__STATED EXERCISE__:
Starting with the first line and ending with the line that holds "lower_notch_height = 8.5", repeat the material exactly.

__Scripts that build objects__:

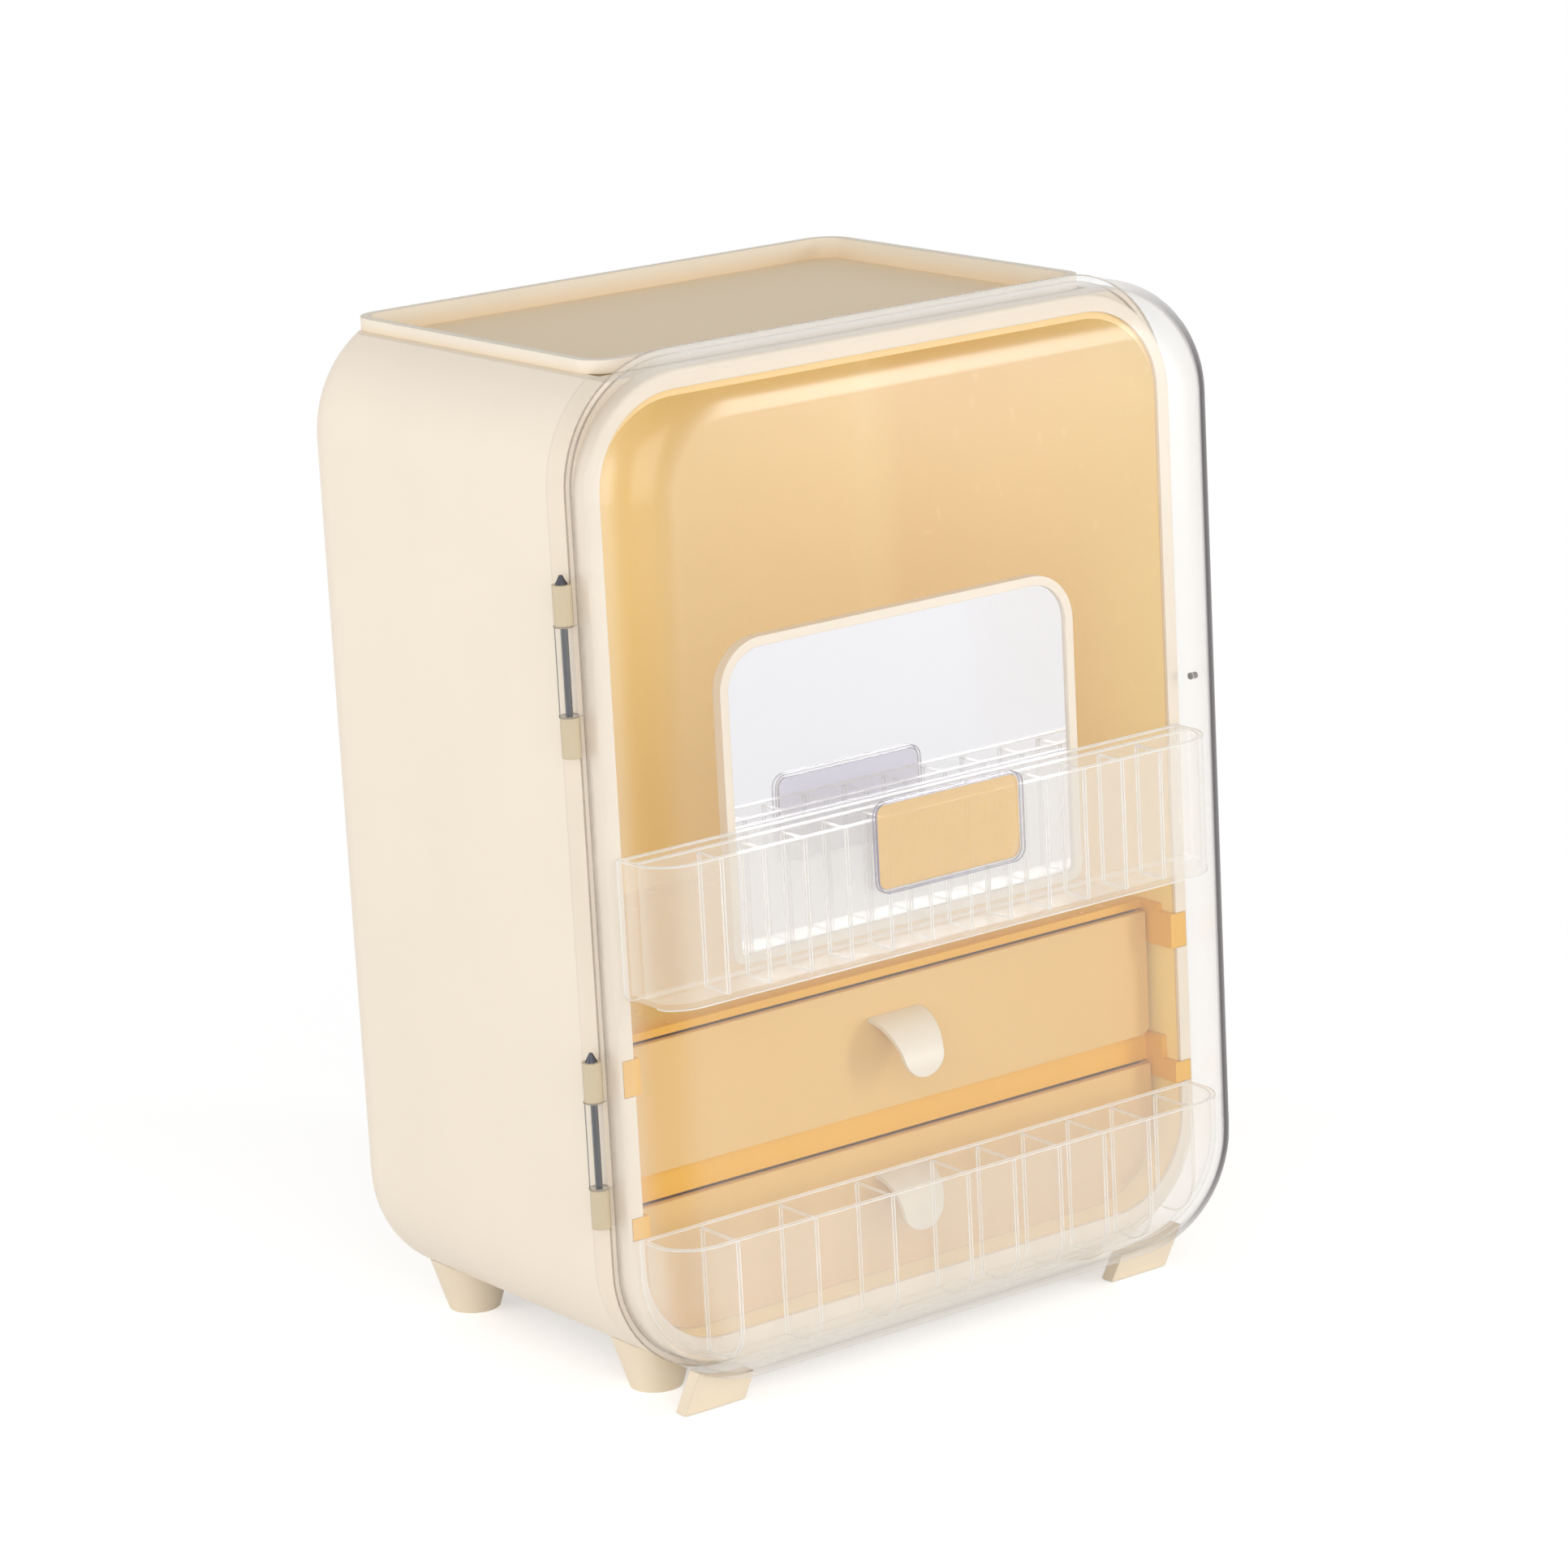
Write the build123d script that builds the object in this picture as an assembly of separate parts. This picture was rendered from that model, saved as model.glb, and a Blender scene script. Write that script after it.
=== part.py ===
from build123d import *
import os

# A countertop cosmetic organizer: a rounded cabinet with two drawers, a clear
# domed door that carries two divided racks and a mirror, and a tray on top.
# While it is modelled, X = 0 is the middle of the cabinet, Y = 0 is the plane
# where door and cabinet meet, with the door on the -Y side, and Z = 0 is the
# cabinet's underside. All sizes are in millimetres.

# Cabinet
width = 275.0
height = 378.8
corner_radius = 46.0
cabinet_depth = 173.0
rear_edge_radius = 17.0
casing_wall = 3.0
shoulder_drop = 8.3
frame_depth = 11.0

# Front frame: its opening, the lip that the door closes over, and the thin flange across the lip's front
opening_side_inset = 9.3
opening_bottom = 13.2
opening_radius = 34.0
lip_reach = 8.0
lip_inset = 3.3
lip_top_inset = 6.3
lip_edge_radius = 1.4
flange_thickness = 1.5
notch_depth = 5.0
upper_notch_bottom = 113.0
upper_notch_height = 14.0
lower_notch_bottom = 59.0
lower_notch_height = 8.5

# Inner liner and shelves
liner_wall = 2.8
liner_gap = 0.3
liner_fit = 0.2
shelf_thickness = 3.0
shelf_front = 9.5
upper_shelf_top = 129.5
middle_shelf_top = 76.3
shelf_apron_height = 11.0
ear_drawer_gap = 1.0
ear_thickness = 1.4
ear_fit = 0.2

# Top tray
tray_rim_height = 5.0
tray_rim_inset = 24.0
tray_rim_rear_inset = 1.4
tray_rim_width = 3.6
tray_rim_radius = 12.0
tray_overhang = 2.2
tray_wall_depth = 4.6
tray_floor_thickness = 1.5
tray_fit = 0.3

# Drawers
drawer_front_y = 6.0
drawer_rear_gap = 0.4
drawer_side_gap = 3.6
drawer_wall = 2.0
drawer_front_wall = 3.0
drawer_floor = 2.0
drawer_seat_gap = 0.3
upper_drawer_height = 49.2
lower_drawer_height = 51.0
lower_drawer_radius_less = 4.0

# Curled drawer handles: the lower one reaches less far, to stay clear of the door's lower rack
handle_width = 24.8
handle_tip_radius = 9.4
upper_handle_reach = 19.0
lower_handle_reach = 13.6
handle_drop = 21.5
handle_thickness = 2.0
handle_below_top = 12.4

# Door
door_depth = 37.0
door_wall = 2.5
door_edge_radius = 20.0
parting_gap = 0.3

# Hinges
hinge_axis_out = 3.7
knuckle_radius = 3.5
knuckle_gap = 0.3
arm_thickness = 2.6
pin_radius = 1.3
pin_running_gap = 0.05
pin_tip_height = 3.3
pin_head_radius = 2.3
lower_hinge_bottom = 64.6
upper_hinge_drop = 139.1
end_knuckle = 14.7
middle_knuckle = 32.6

# Door racks
rack_side_gap = 4.0
rack_wall = 1.8
rack_front_gap = 0.2
rack_rear_y = -9.0
rack_edge_radius = 16.0
rack_divider_thickness = 1.2
rack_divider_drop = 1.0
upper_rack_bottom = 149.0
upper_rack_height = 52.5
upper_rack_row_depth = 13.5
upper_rack_low_radius = 4.0
upper_rack_pitch = 18.6
upper_rack_least_end_cell = 26.0
lower_rack_bottom = 6.0
lower_rack_height = 53.0
lower_rack_radius = 40.0
lower_rack_wide_pitch = 35.5
lower_rack_wide_cells = 3
lower_rack_narrow_pitch = 22.0
lower_rack_end_cell = 26.5
lower_rack_least_end_cell = 17.0

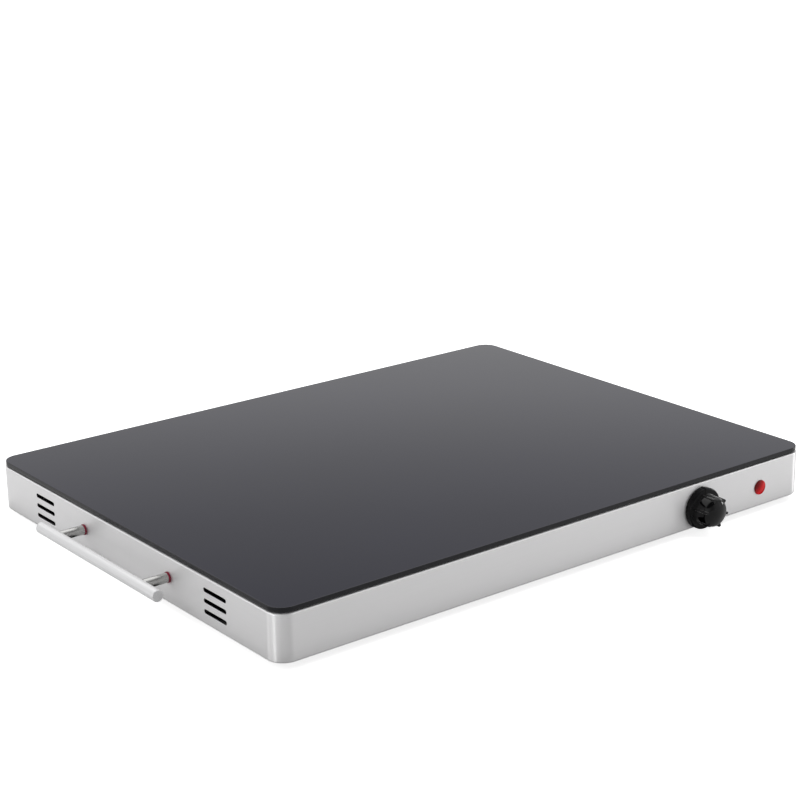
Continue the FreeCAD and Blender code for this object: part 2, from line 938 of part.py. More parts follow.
def make_lamp_plug():
    # A plug in the mouth of the barrel carries the neon lamp.
    start = V(lens_x, y_front + lens_barrel, lens_z)
    cap = rod(start, Y_AXIS, lens_barrel_radius, lamp_plug_length / 2)
    spigot = rod(start, V(0, -1, 0), lens_barrel_radius - lens_wall - slip_clearance,
                 lamp_plug_length / 2)
    bore = rod(V(lens_x, y_front, lens_z), Y_AXIS, lamp_radius + slip_clearance,
               lens_barrel + lamp_plug_length / 2 - lamp_plug_wall)
    plug = cap.fuse(spigot).cut(bore).removeSplitter()
    holes = [rod(V(lens_x + s * lamp_lead_step(), y_front, lens_z), Y_AXIS,
                 lamp_wire_radius, lens_barrel + lamp_plug_length) for s in (-1, 1)]
    return plug.cut(holes)


def lamp_lead_step():
    return lamp_lead_radius + running_gap


def make_neon_lamp():
    end = y_front + lens_barrel + lamp_plug_length / 2 - lamp_plug_wall
    start = max(end - lamp_length, y_front + lens_wall + running_gap)
    tube_end = V(lens_x, start + lamp_radius, lens_z)
    lamp = rod(tube_end, Y_AXIS, lamp_radius, end - tube_end.y)
    return lamp.fuse(Part.makeSphere(lamp_radius, tube_end)).removeSplitter()


# Heater stack

def heater_sheet(z, thickness, inset=0.0):
    radius = max(corner_radius - inset, least_corner)
    return rounded_block(heater_x - 2 * inset, heater_y - 2 * inset, radius, z, thickness)


def terminal_holes(radius, z, thickness):
    return [rod(V(x, y, z - over_cut), Z_AXIS, radius, thickness + 2 * over_cut)
            for x, y in terminal_points()]


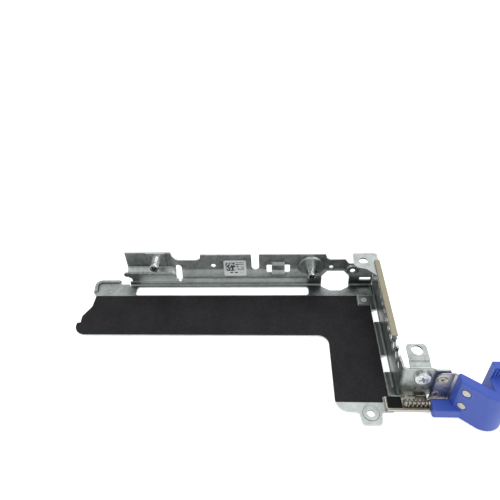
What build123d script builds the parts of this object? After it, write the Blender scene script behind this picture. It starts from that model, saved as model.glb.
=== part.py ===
"""Low-profile riser cage of a 1U server, lying on its floor.

A folded galvanised tray carries an insulating film, a joggled back wall with two
standoffs, a honeycomb end wall with a foam gasket, and a sprung blue card latch.
+X runs to the end wall, +Y to the back wall, +Z up. The origin is the centre of the
near fixing hole, on the underside of the sheet.
"""

import os

from build123d import *

# Sheet, film and clearances
SHEET = 1.0
BEND = 1.5
FILM = 0.25
GAP = 0.4
PIN_PLAY = 0.05

# Tray floor
LEG_LEFT = -18.0
LEG_RIGHT = 12.0
LEG_NEAR = 0.9
ARM_NEAR = 51.4
ARM_TIP = -176.6
INNER_CORNER = 6.5
TIP_CORNER = 8.0
TIP_STEP = 9.6
TIP_STEP_IN = 2.2
TIP_SHOULDER = 15.0
TIP_SHOULDER_IN = 1.6
TIP_NECK = 23.4
TIP_NECK_IN = 5.8
LEG_CORNER = 7.5
TAB_WIDTH = 10.0
TAB_REACH = 6.5
TAB_HOLE = 4.1
TAB_EMBOSS = 8.6
TAB_EMBOSS_HEIGHT = 0.3
SLOT_LEFT = -144.3
SLOT_RIGHT = -27.9
SLOT_NEAR = 85.2
SLOT_WIDTH = 7.8
SLOT_MARGIN = 0.8
RIM_LEFT = -175.4
RIM_RIGHT = -156.4
RIM_BEYOND_WALL = 4.4
RIM_WIDTH = 3.0
RIM_HEIGHT = 0.9
RIM_LEAN = 1.8

# Insulating film
FILM_RIGHT = 10.6
FILM_NEAR = 6.5

# Back wall
WALL_BEYOND_SLOT = 2.0
WALL_LEFT = -149.5
WALL_RIGHT = 14.2
JOGGLE = 2.0
JOGGLE_LOW = 7.5
JOGGLE_HIGH = 14.0
JOGGLE_BEND = 8.0
WALL_TOP = 26.2
LOW_TOP = 21.6
CORNER_TOP = 17.9
LEFT_PLATE_TOP = 27.0
LEFT_JOGGLE = 3.5
LEFT_LEDGE = 13.2
LEFT_LEDGE_SLOPE = 1.3
LEFT_PAD_LEFT = -135.5
LEFT_PAD_RIGHT = -122.2
LEFT_PAD_RAISE = 0.35
HOOK_Z = 10.4
HOOK_REACH = 1.2
HOOK_DIAMETER = 3.4
LEFT_PLATE_RIGHT = -119.0
MAIN_LEFT = -113.5
LOW_LEFT_END = -99.3
LOW_RIGHT_START = -15.8
CORNER_START = -3.2
NOTCH_X = -63.0
NOTCH_WIDTH = 5.0
NOTCH_BOTTOM = 13.1
SLIT_LOW = 3.8
SLIT_HIGH = 4.6
RELIEF_HOLE = 4.2
OBLONG_X = -114.5
OBLONG_WIDTH = 4.0
OBLONG_LOW = 5.6
OBLONG_HIGH = 17.4
OBLONG_NECK = 1.6
SMALL_HOLE_X = -90.9
SMALL_HOLE_Z = 16.8
SMALL_HOLE = 3.2
STRAP_X = -47.9
STRAP_WIDTH = 8.6
STRAP_RAISE = 1.4
STRAP_LOW = 9.2
STRAP_HIGH = 19.8
STRAP_SLOPE = 1.7
STRAP_BEND = 0.8
WINDOW_WIDTH = 3.4
WINDOW_LOW = 11.2
WINDOW_HIGH = 17.4
SIDE_HOLE_X = -13.1
SIDE_HOLE_Z = 15.2
SIDE_HOLE = 2.6
BOSS_X = 0.9
BOSS_Z = 12.6
BOSS_DIAMETER = 9.0
BOSS_HOLE = 3.4
END_SLOT_X = 9.4
END_SLOT_WIDTH = 7.4
END_SLOT_LOW = 5.2
END_SLOT_HIGH = 7.6
PORT_X = -10.2
PORT_WIDTH = 18.0
PORT_TOP = 12.2
PORT_CHAMFER = 3.6
PORT_DEPTH = 5.4
PORT_FLOOR_WIDTH = 7.0

# Standoffs
LEFT_STANDOFF_X = -128.0
LEFT_STANDOFF_Z = 22.8
LEFT_STANDOFF_LENGTH = 11.0
LEFT_STANDOFF_DIAMETER = 6.0
LEFT_STANDOFF_GROOVE = 5.0
LEFT_STANDOFF_RING = 2.4
GROOVE_WIDTH = 1.0
RIGHT_STANDOFF_X = -26.3
RIGHT_STANDOFF_Z = 15.9
RIGHT_STANDOFF_LENGTH = 9.0
RIGHT_STANDOFF_BASE = 7.0
RIGHT_STANDOFF_NECK = 4.8
RIGHT_STANDOFF_STEP = 4.4
STANDOFF_THREAD = 3.0
STANDOFF_THREAD_DEPTH = 6.0
STANDOFF_WALL = 1.0
STANDOFF_CHAMFER = 0.4
DISC_DIAMETER = 17.0
DISC_RAISE = 1.0

# Label
LABEL_X = -76.5
LABEL_WIDTH = 15.0
LABEL_LOW = 9.2
LABEL_HIGH = 21.4
LABEL_CORNER = 1.2
LABEL_THICKNESS = 0.15

# End wall
END_INNER = 14.4
END_NEAR = 10.0
END_SHORT_OF_WALL = 0.6
END_TOP = 27.0
FOOT_LEFT = 10.8
FOOT_TAB_LEFT = 3.4
FOOT_TAB_WIDTH = 8.0
FLANGE_LEFT = 11.0
FLANGE_NEAR = 29.5
FAR_TAB_LEFT = -0.5
FAR_TAB_WIDTH = 14.6
FAR_TAB_BEYOND_WALL = 2.2
FAR_TAB_HOLE = 5.4
FAR_TAB_HOLE_X = 5.6
FAR_TAB_HOLE_SETBACK = 5.0
BEND_SLOT_NEAR = 25.0
BEND_SLOT_NEAR_LENGTH = 11.0
BEND_SLOT_FAR = 61.4
BEND_SLOT_FAR_LENGTH = 9.9
BEND_SLOT_HEIGHT = 2.3
VENT_PITCH = 6.45
VENT_FLATS = 5.2
VENT_START = 18.6
VENT_COUNT = 9
VENT_ROWS = 2
VENT_LOW = 17.2
TOOLING_HOLE = 2.2
TOOLING_HOLE_Y = 13.7
TOOLING_HOLE_Z = 8.2

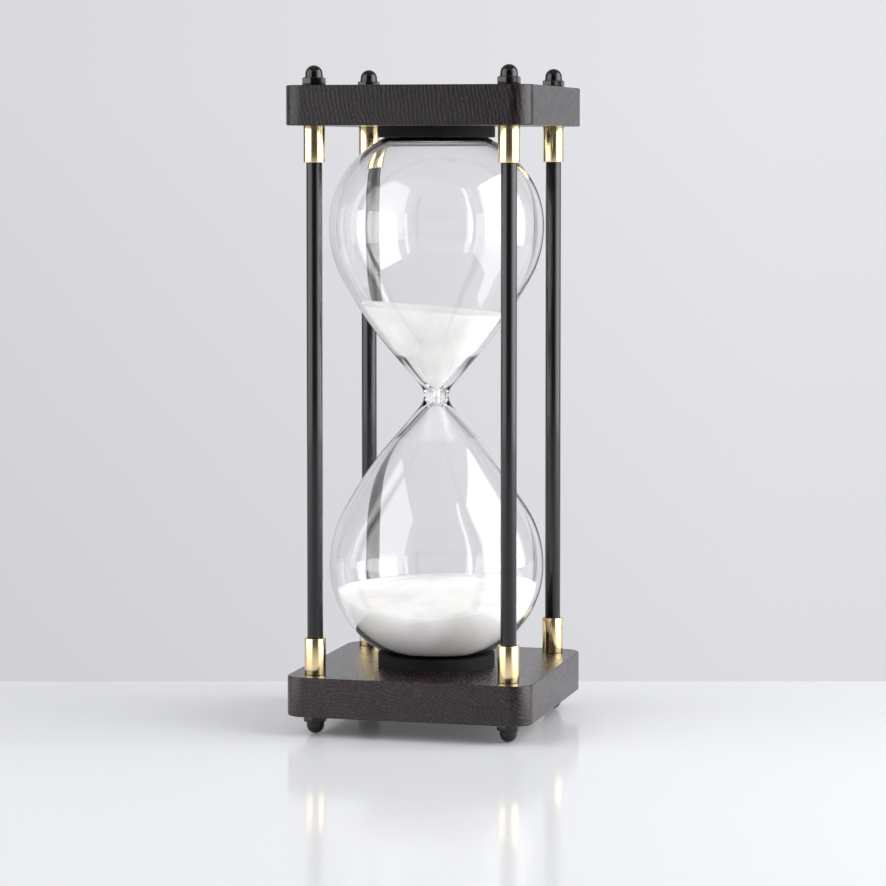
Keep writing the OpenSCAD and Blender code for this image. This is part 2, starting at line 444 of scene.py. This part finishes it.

__RESPONSE BELOW__:
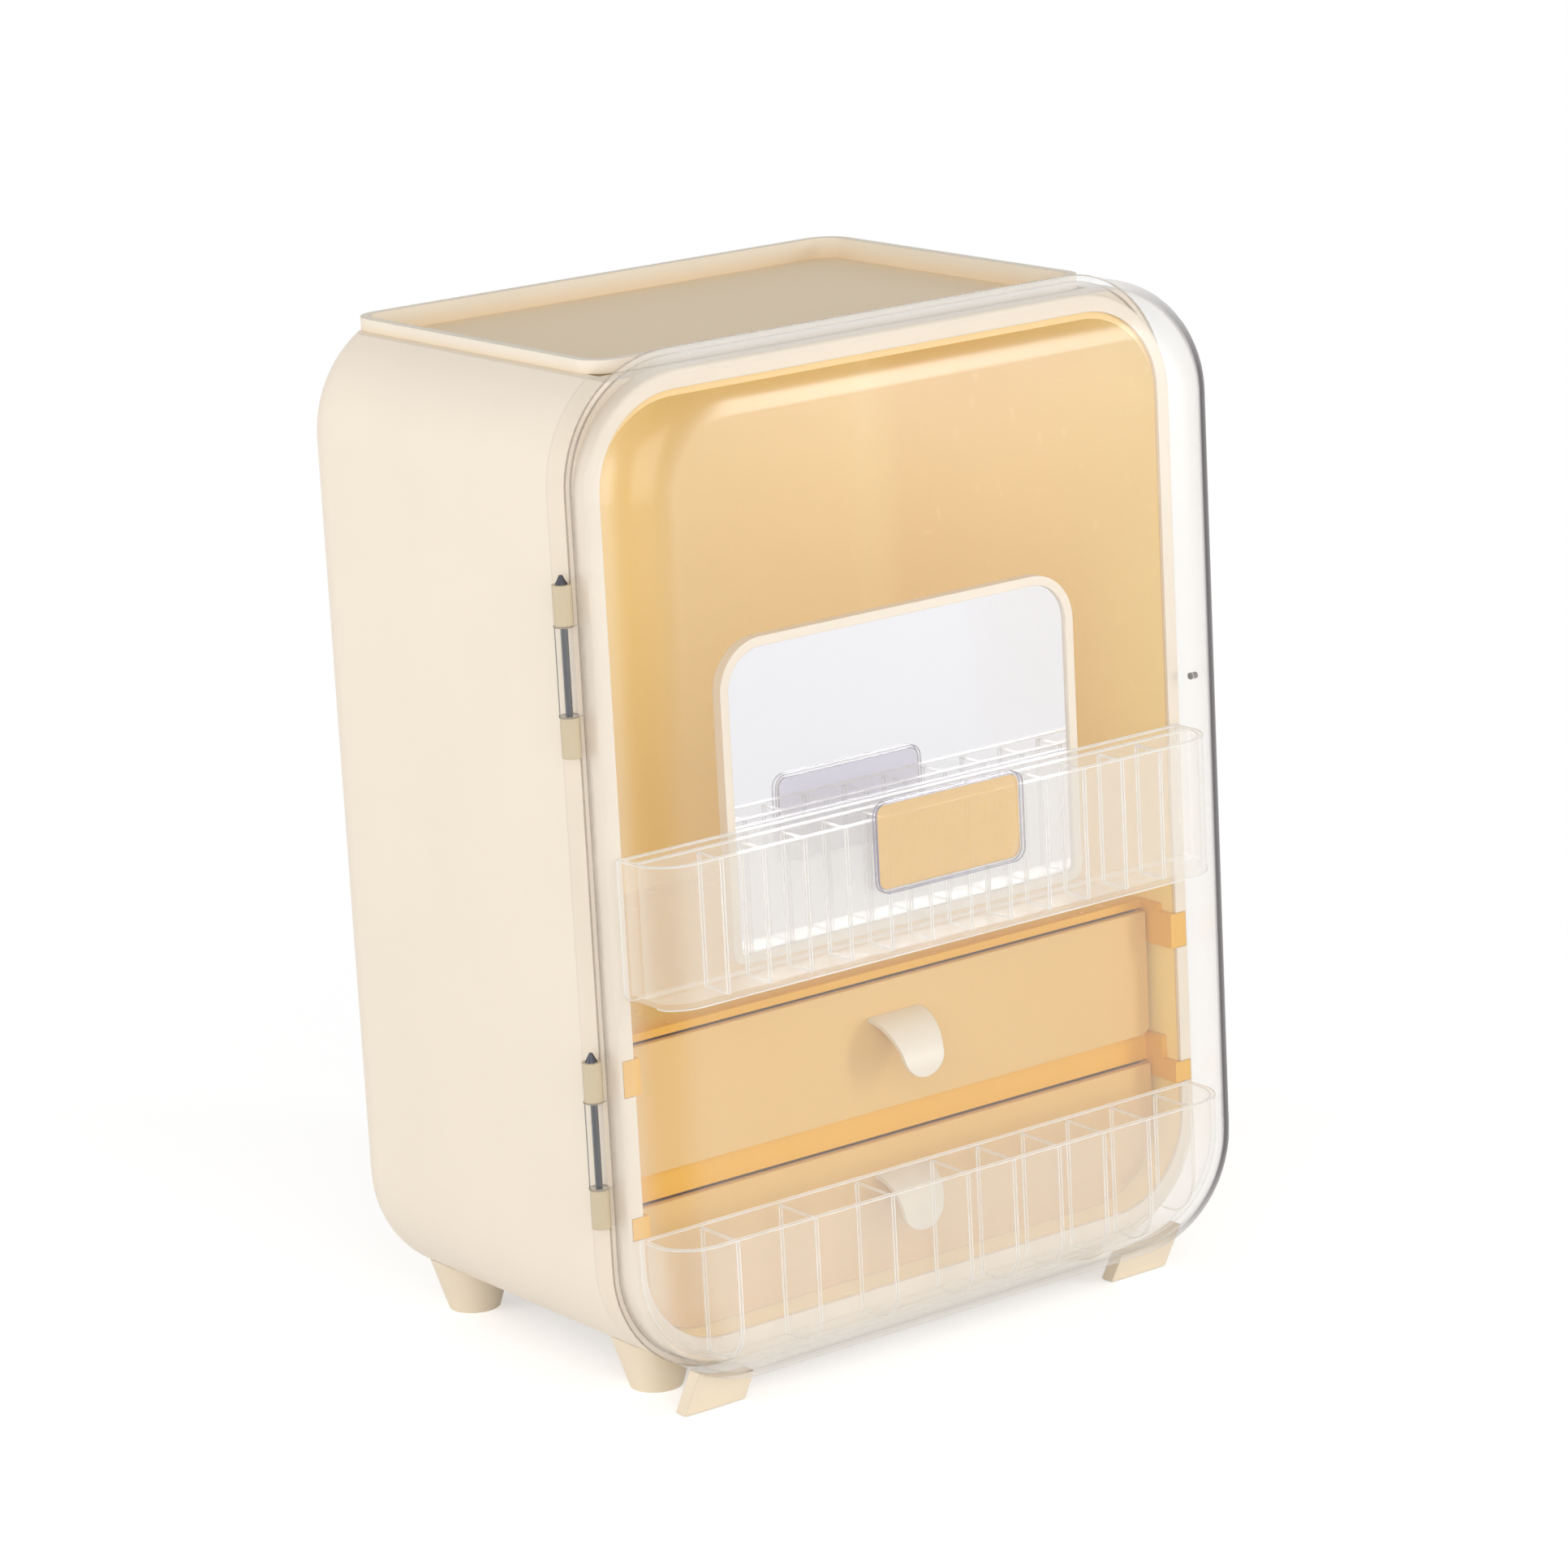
Write the build123d script that builds the object in this picture as an assembly of separate parts. This picture was rendered from that model, saved as model.glb, and a Blender scene script. Write that script after it.
=== part.py ===
from build123d import *
import os

# A countertop cosmetic organizer: a rounded cabinet with two drawers, a clear
# domed door that carries two divided racks and a mirror, and a tray on top.
# While it is modelled, X = 0 is the middle of the cabinet, Y = 0 is the plane
# where door and cabinet meet, with the door on the -Y side, and Z = 0 is the
# cabinet's underside. All sizes are in millimetres.

# Cabinet
width = 275.0
height = 378.8
corner_radius = 46.0
cabinet_depth = 173.0
rear_edge_radius = 17.0
casing_wall = 3.0
shoulder_drop = 8.3
frame_depth = 11.0

# Front frame: its opening, the lip that the door closes over, and the thin flange across the lip's front
opening_side_inset = 9.3
opening_bottom = 13.2
opening_radius = 34.0
lip_reach = 8.0
lip_inset = 3.3
lip_top_inset = 6.3
lip_edge_radius = 1.4
flange_thickness = 1.5
notch_depth = 5.0
upper_notch_bottom = 113.0
upper_notch_height = 14.0
lower_notch_bottom = 59.0
lower_notch_height = 8.5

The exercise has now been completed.